Die Koalition des großen Geldausgebens

Trotz des vorangegangenen Theaterdonners beschließt das Kabinett wie geplant die Haushalts-Eckpunkte - und verteilt im Wahljahr 2017 noch einmal großzügig, was die hohen Steuereinnahmen und extrem niedrigen Zinsen so hergeben. Das Regierungsbündnis präsentiert sich einmal mehr als Koalition für das große Geldausgeben. Denn nicht nur die Flüchtlingskosten jagen die Ausgaben in die Höhe. Es gibt auch deutlich mehr Geld für Sozialleistungen. Massiv aufgestockt werden die Etats für Verteidigung und innere Sicherheit, auch das Verkehrs- und Bauressort können sich freuen. Und das alles ohne neue Kredite. Was dank eines satten Finanzpolsters von knapp 13 Milliarden Euro zumindest in diesem und im nächsten Jahr klappen könnte.

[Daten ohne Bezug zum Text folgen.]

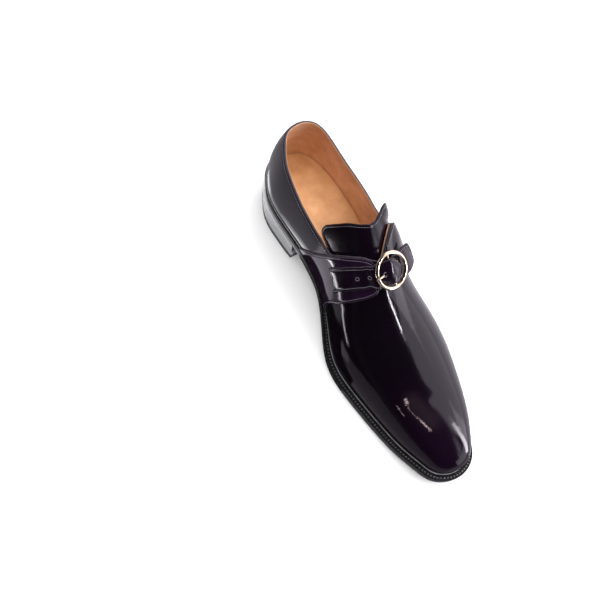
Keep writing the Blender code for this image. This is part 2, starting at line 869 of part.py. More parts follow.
def strap_sheet():
    """Underside of the strap and its upward direction as grids of points."""
    steps_along, steps_across = STRAP_STEPS
    edges = strap_rows()
    run = np.linalg.norm(np.diff(edges[1], axis=0), axis=1)
    knots = np.concatenate([[0.0], np.cumsum(run)])
    at = np.linspace(0, knots[-1], steps_along + 1)
    lines = [np.stack([Curve(knots, edge[:, axis], "smooth")(at) for axis in range(3)], -1)
             for edge in edges]
    v = np.linspace(0, 1, steps_across + 1)[None, :, None]
    weights = (2 * (v - 0.5) * (v - 1), -4 * v * (v - 1), 2 * v * (v - 0.5))
    under = sum(weight * line[:, None] for weight, line in zip(weights, lines))
    ahead = np.gradient(lines[1], axis=0)[:, None]
    sideways = (lines[0] - lines[2])[:, None]
    up = np.cross(sideways, ahead)
    up = up / np.linalg.norm(up, axis=-1, keepdims=True)
    up = up * np.sign(up[..., 2:])
    return under, np.broadcast_to(up, under.shape)


def hole_cutter(base, direction, radius):
    """Round punch through the strap."""
    direction = direction / np.linalg.norm(direction)
    ends = np.array([base - direction * PUNCH_BELOW, base, base + direction * PUNCH_ABOVE])
    return tube("punch", ends, radius, None, PUNCH_FACETS)


def build_strap():
    """Strap sewn to its panel, through the ring to its free end, with its holes."""
    under, up = strap_sheet()
    made = grid_solid("strap", under, under + up * STRAP_THICK, POLISHED_LEATHER)
    middle = under[:, 2]
    for share, along in zip(STRAP_HOLES["share"], STRAP_HOLES["along"]):
        target = skin_around(along, share, STRAP_SEWN["lift"][0])
        nearest = int(np.argmin(np.linalg.norm(middle - target, axis=1)))
        combine(made, hole_cutter(middle[nearest], up[nearest, 2], STRAP_HOLE), "DIFFERENCE")
    face = ring_axes()[3]
    combine(made, hole_cutter(at_ring(PRONG_HOLE_REACH, 0.0, 0.0), face, PRONG_HOLE), "DIFFERENCE")


def ring_tube(name, circle, radius, finish):
    """Closed round wire whose facets stay square to the ring's face."""
    centre, _, _, face = ring_axes()
    outward = circle - centre
    outward /= np.linalg.norm(outward, axis=1, keepdims=True)
    angles = np.arange(RING_FACETS) * 2 * math.pi / RING_FACETS
    rings = (circle[:, None]
             + radius * (np.cos(angles)[None, :, None] * outward[:, None]
                         + np.sin(angles)[None, :, None] * face))
    count, facets = len(circle), len(angles)
    faces = []
    for i in range(count):
        k = (i + 1) % count
        for j in range(facets):
            m = (j + 1) % facets
            faces.append((i * facets + j, i * facets + m, k * facets + m, k * facets + j))
    return add_mesh(name, rings.reshape(-1, 3), faces, finish)


def build_ring():
    """Round ring with a bar across its middle."""
    angles = np.arange(RING_STEPS) * 2 * math.pi / RING_STEPS
    circle = at_ring(RING_RADIUS * np.cos(angles), RING_RADIUS * np.sin(angles), 0 * angles)
    ring = ring_tube("buckle_ring", circle, RING_WIRE, POLISHED_BRASS)
    way = np.linspace(-RING_RADIUS, RING_RADIUS, BAR_STEPS + 1)
    sag = -BAR_DROP * (1 - (way / RING_RADIUS) ** 4)
    bar = tube("bar", at_ring(0 * way, way, sag), BAR_RADIUS, None, RING_FACETS)
    combine(ring, bar, "UNION")


def build_prong():
    """Prong with its eye around the bar and its tip on the ring."""
    eye_radius = BAR_RADIUS + BAR_GAP + PRONG_EYE
    angles = np.arange(EYE_STEPS) * 2 * math.pi / EYE_STEPS
    loop = at_ring(eye_radius * np.cos(angles), 0 * angles,
                   -BAR_DROP + eye_radius * np.sin(angles))
    prong = tube("buckle_prong", loop, PRONG_EYE, POLISHED_BRASS, PRONG_FACETS, closed=True)
    path = at_ring(PRONG["reach"], 0 * PRONG["reach"], PRONG["rise"])
    rod = tube("rod", path, PRONG_RADIUS * PRONG["width"], None, PRONG_FACETS)
    combine(prong, rod, "UNION")


def block(name, reaches, width, rises):
    """Box in the ring's own directions, as a cutter."""
    corners = [(r, w, h) for r in reaches for w in (-width / 2, width / 2) for h in rises]
    points = np.array([at_ring(*corner) for corner in corners])
    quads = [(0, 1, 3, 2), (4, 5, 7, 6), (0, 1, 5, 4), (2, 3, 7, 6), (0, 2, 6, 4), (1, 3, 7, 5)]
    return add_mesh(name, points, quads, None)


def build_keeper():
    """Leather loop around the bar, with a slot for the prong and a sewn-down tail."""
    bore = BAR_RADIUS + BAR_GAP
    shell = bore + KEEPER_THICK
    angles = np.radians(np.linspace(*KEEPER_MOUTH, KEEPER_STEPS))
    tail = KEEPER_TAIL
    reach = np.concatenate([shell * np.cos(angles), tail["reach"], tail["reach"][::-1]])
    rise = np.concatenate([shell * np.sin(angles) - BAR_DROP, tail["bottom"], tail["top"][::-1]])
    count = len(reach)
    half = KEEPER_WIDTH / 2
    sides = [at_ring(reach, np.full(count, way), rise) for way in (-half, half)]
    faces = [tuple(range(count)), tuple(range(count, 2 * count))]
    faces += [(i, (i + 1) % count, count + (i + 1) % count, count + i) for i in range(count)]
    keeper = add_mesh("buckle_keeper", np.concatenate(sides), faces, POLISHED_LEATHER)
    way = KEEPER_WIDTH * np.array([-1.0, 0.0, 1.0])
    hole = tube("hole", at_ring(0 * way, way, 0 * way - BAR_DROP), bore, None, PUNCH_FACETS)
    combine(keeper, hole, "DIFFERENCE")
    slot = block("slot", (-2 * shell, SLOT_PAST_BAR), KEEPER_SLOT, (-2 * shell, 2 * shell))
    combine(keeper, slot, "DIFFERENCE")


def build():
    """Clear the file and build every piece."""
    for old in list(bpy.data.objects):
        bpy.data.objects.remove(old, do_unlink=True)
    build_outsole()
    build_welt()
    build_heel_rand()
    build_heel()
    build_insole()
    build_upper()
    build_tongue()
    panel("strap_panel", STRAP_PANEL, -1, STRAP_PANEL_STEPS)
    panel("buckle_panel", BUCKLE_PANEL, 1, BUCKLE_PANEL_STEPS)
    build_strap()
    build_ring()
    build_prong()
    build_keeper()


build()
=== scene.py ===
"""Looks of a left single-strap monk shoe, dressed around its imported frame.

Measures are in millimetres in the shoemaker's own directions: "along" runs from
the back of the heel to the toe, "side" from medial (minus) to lateral (plus) and
"height" up from the floor. A "turn" names a section of the last, from 0 at the
heel to pi at the toe, minus on the medial side, and a "share" is how far up that
section a point lies, from 0 at the feather line to 1 on the ridge.
"""
import logging
import math
from dataclasses import dataclass
from enum import Enum
from typing import Callable, Sequence

import bmesh
import bpy
import numpy as np
from mathutils import Matrix, Quaternion, Vector, kdtree


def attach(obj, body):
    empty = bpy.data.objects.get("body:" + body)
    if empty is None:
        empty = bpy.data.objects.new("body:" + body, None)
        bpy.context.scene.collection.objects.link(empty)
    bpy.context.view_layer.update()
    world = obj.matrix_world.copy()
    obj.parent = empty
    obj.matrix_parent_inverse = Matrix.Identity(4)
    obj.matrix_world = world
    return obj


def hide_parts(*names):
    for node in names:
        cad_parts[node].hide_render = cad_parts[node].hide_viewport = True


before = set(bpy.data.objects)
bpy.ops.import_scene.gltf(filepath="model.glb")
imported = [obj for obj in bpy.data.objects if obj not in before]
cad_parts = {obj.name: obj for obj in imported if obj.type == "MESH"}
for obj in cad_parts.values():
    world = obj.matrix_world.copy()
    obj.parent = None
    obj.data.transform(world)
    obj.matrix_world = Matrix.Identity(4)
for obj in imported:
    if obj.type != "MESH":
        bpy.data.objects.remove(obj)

Array = np.ndarray
Colour = tuple[float, float, float]
Place = tuple[float, float, float]
Table = dict[str, Array]
Measure = Callable[[Array], Array]
Material = bpy.types.Material
Piece = bpy.types.Object
Socket = bpy.types.NodeSocket

LOG = logging.getLogger("monk_shoe")
BODY = "root"
MM = 0.001
WELD = 0.000004          # metres within which points are joined
BORDER_STEP = 0.35       # step of the points along a sheet's border
FAR_OFF = 99.0           # a distance past which nothing is shaped
THREAD_PROUD = 0.06      # how far a stitch's middle stands out of its groove
STITCH_SIDES = 6
STITCH_LOOPS = ((-0.5, 0.25, -0.6), (-0.36, 0.85, -0.12), (0.0, 1.0, 0.12),
                (0.36, 0.85, -0.12), (0.5, 0.25, -0.6))    # share of length, swell, sink

# ---- the shoe's own sizes, as its solids have them ---------------------------
LAST_LENGTH = 297.0
ORIGIN_ALONG = 150.7     # along and side of the shared frame's origin
ORIGIN_SIDE = 0.736
SOLE_THICK = 5.0
WELT_THICK = 2.9
FIT_GAP = 0.3
FEATHER_RISE = SOLE_THICK + WELT_THICK + 2 * FIT_GAP
HEEL_CENTRE = 40.0       # ends of the ridge that the sections fan out from
TOE_CENTRE = 266.0
FAN_SOFTNESS = 26.0
BULGE_HEIGHT = 0.75
FOOT_BLEND = 0.06        # share below which the outward directions are level
LATERAL_SWITCH = 4.0
CREST_SHARE = 0.96       # share above which they turn to the ridge's own
TOE_POINT = -5.5
THROAT = 136.0           # where the collar opening ends
HEEL_BREAST = 74.0
WELT_START = 78.0


def table(columns: str, rows: Sequence[Sequence[float]]) -> Table:
    """Name the columns of a short table of measures.

    Args:
        columns: The column names, parted by spaces.
        rows: One row of numbers for each line of the table.

    Returns:
        Each column by its name.
    """
    values = np.array(rows, float)
    return {name: values[:, i] for i, name in enumerate(columns.split())}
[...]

Beklagen können sich beide Seiten nicht. Die Union verweist auf die Zusatzmittel der CDU- beziehungsweise CSU-geführten Ressorts. Von einer sozialen Schieflage will CDU-Haushaltsexperte Eckardt Rehberg schon gar nicht reden. Schließlich würden 2017 gut 171 Milliarden Euro oder 55 Prozent aller Ausgaben auf Soziales entfallen - die wohl höchste Sozialleistungsquote im Bundesetat, die es je gegeben habe.

Gabriel lässt verkünden: "Ich freue mich darüber, dass wir mit den Eckwerten für den Bundeshaushalt 2017 einen klaren Schwerpunkt auf gesellschaftlichen Zusammenhalt und Integration legen." Ob damit der Haushaltsstreit wirklich zu den Akten gelegt ist, wird sich zeigen. Denn verabschiedet wird der Wahljahr-Etat 2017 Ende November.

Die SPD hatte natürlich schon länger auf die zusätzlichen finanziellen Spielräume geschielt, die sich aus den extrem niedrigen Zinsen und höheren Steuereinnahmen ergeben. Dank der anhaltenden Politik des billigen Geldes von EZB-Präsident Mario Draghi spart Schäuble nicht nur Milliarden bei Alt-Krediten, er verdient dank der Negativzinsen sogar noch beim Schuldenmanagement. 2017 dürften die Zinsausgaben des Bundes gegenüber dem Niveau 2015 nochmals sinken.

Doch schon 2018 droht statt der "Schwarzen Null" im Haushalt ein "Schwarzes Loch". Nach Schäubles neuem Finanzplan kann der Verzicht auf neue Schulden dann nur gelingen, wenn 6,7 Milliarden Euro gespart oder über Einnahmen erwirtschaftet werden. Die Grünen kommentieren dies so: "Die Finanzierung ihres Haushaltes kippen CDU, CSU und SPD der nächsten Regierung vor die Füße." Der Finanzminister handele nach der Devise: "Nach dem Wahltag kommt der Zahltag."

Zumal weitere Belastungen ab 2018 drohten: eine leere Rentenkasse und ein Investitionsstau, warnt nicht nur die Opposition. Die erheblichen Milliarden-Forderungen der Länder im Zuge der geplanten Neuordnung der Finanzbeziehungen tauchen in Schäubles Zahlenwerk noch gar nicht auf. Aber womöglich scheitert auch die Reform.